Menteri-menteri kita akan melindungi”, ucap Husin Limbara menenangkan
anggota partainya tersebut.
Kali
ini Mochtar Lubis mengilustrasikan rencana buruk dalam relasi politik di
Indonesia. Kursi-kursi menteri yang diduduki para anggota partai politik
dimanfaatkan untuk memuluskan agendanya.
Pada
bagian ini, agaknya Mochtar Lubis tidak berhenti hanya mengkomparasikan dua
kehidupan ibukota yang begitu kontras, tetapi juga mengajak pembaca menaruh
curiga pada setiap fenomena politik. Bahwa apa yang nampak dari politikus
sejatinya bukanlah apa yang benar-benar terjadi.
Sebagai
seorang jurnalis, kecurigaan Mochtar Lubis merupakan kecurigaan mendasar. Apa
yang terjadi pada "dapur" partai politik atau sekelompok politikus, dilihatnya
melalui aktivitas peliputan dan investigasi.
Sepulangnya
Husin Limbara dari ruangan kantornya, lantas istri muda dan anaknya diajak
untuk ikut rencana partai. Suryono yang sempat bimbang akhirnya memilih ikut.
“Partai-partai lain demikian juga
kelakuannya” pikirnya, “mengapa tidak
aku kerjakan pula?” ungkap Suryono, anak Raden Kaslan, yang juga salah
seorang anggota pertemuan rutin, mewajarkan pilihannya ikut rencana partai.
Ungkapan
tersebut juga mewakili realitas politik hari ini. Praktik penguasaan jabatan
karena faktor relasi partai politik menjadi cerita yang tak ada habisnya. Fenomena
politik yang memenuhi ruang-ruang publik kita merupakan tanda dari struktur
politik yang tidak banyak berubah.
Diantara
dua bagian cerita diatas, bagian cerita yang ketiga cukup membuat saya curiga.
Sepertinya Mochtar Lubis sedang menuliskan dirinya sendiri. Cerita ketiga ini sejenis
cerita tentang tradisi intelektual yang tumbuh di kelompok golongan menengah.
“Apa arti demokrasi bagi Bangsa
Indonesia sekarang?” Tanya Akhmad, “itu suara kaum borjuis yang hendak terus menguasai massa rakyat yang
bodoh dan melarat. Apa keadaan sekarang demokrasi? Apa parlemen sementara
demokratis? Apa bangsa kita sudah bisa menjalankan demokrasi?

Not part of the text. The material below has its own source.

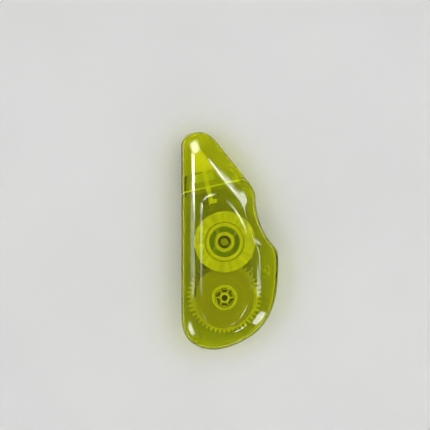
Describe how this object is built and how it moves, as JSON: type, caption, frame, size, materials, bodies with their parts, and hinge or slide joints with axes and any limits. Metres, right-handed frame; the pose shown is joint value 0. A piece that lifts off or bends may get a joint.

Jawablah secara
jujur!” Nada perdebatan mulai meninggi.
Suatu
kumpulan beranggotakan enam orang membuat pertemuan rutin. Penulis esai,
pemimpin buruh, penyair, dan sisanya pegawai muda pemerintahan. Topik
pembahasan mengalir dimulai dari pengalaman pribadi. Kemudian menjadi panjang
ketika yang lain menimpali dan saling berbalas argumen.
Bagian
cerita ini menggambarkan suatu bentuk optimisme dan pesismisme sekaligus. Optimisme
ditunjukkan dengan terjadinya dialog. Nada tinggi yang bercampur emosi menjadi
simbol, bahwa mereka menikmati setiap pertemuannya. Pesimisme ditunjukkan
ketika salah seorang diantara mereka dibingungkan dengan diskusi tanpa ujung.
Tak lain ialah Suryono, anak Raden kaslan yang ikut terlibat dalam permainan
politik bapaknya.
“Suryono melihat berkeliling, dan
timbul heran dalam hatinya, apa semua kawan-kawannya itu yakin apa yang mereka
perkatakan itu, dan bahwa apa yang mereka lakukan memang bermanfaat bagi
bangsa.”
Untuk
menutup ulasan ini, sepenggal ungkapan diawal cerita dapat menggambarkan isi
novel secara umum.
Seakan mungkin penghidupan manusia
itu ditutup dalam kotak-kotak, dan sebuah penghidupan yang telah ditutup dalam
sebuah kotak tinggallah dalam kotak itu, dan tidak ada hubungannya lagi dengan
hidup lain dalam kotak lain. Semuanya seakan telah asing saja, dan orang tidak
ada hubungannya apa-apa lagi dengan dirinya dalam kotak hidup yang lain itu. Begitu
Mochtar Lubis mengawali Senja di Jakarta.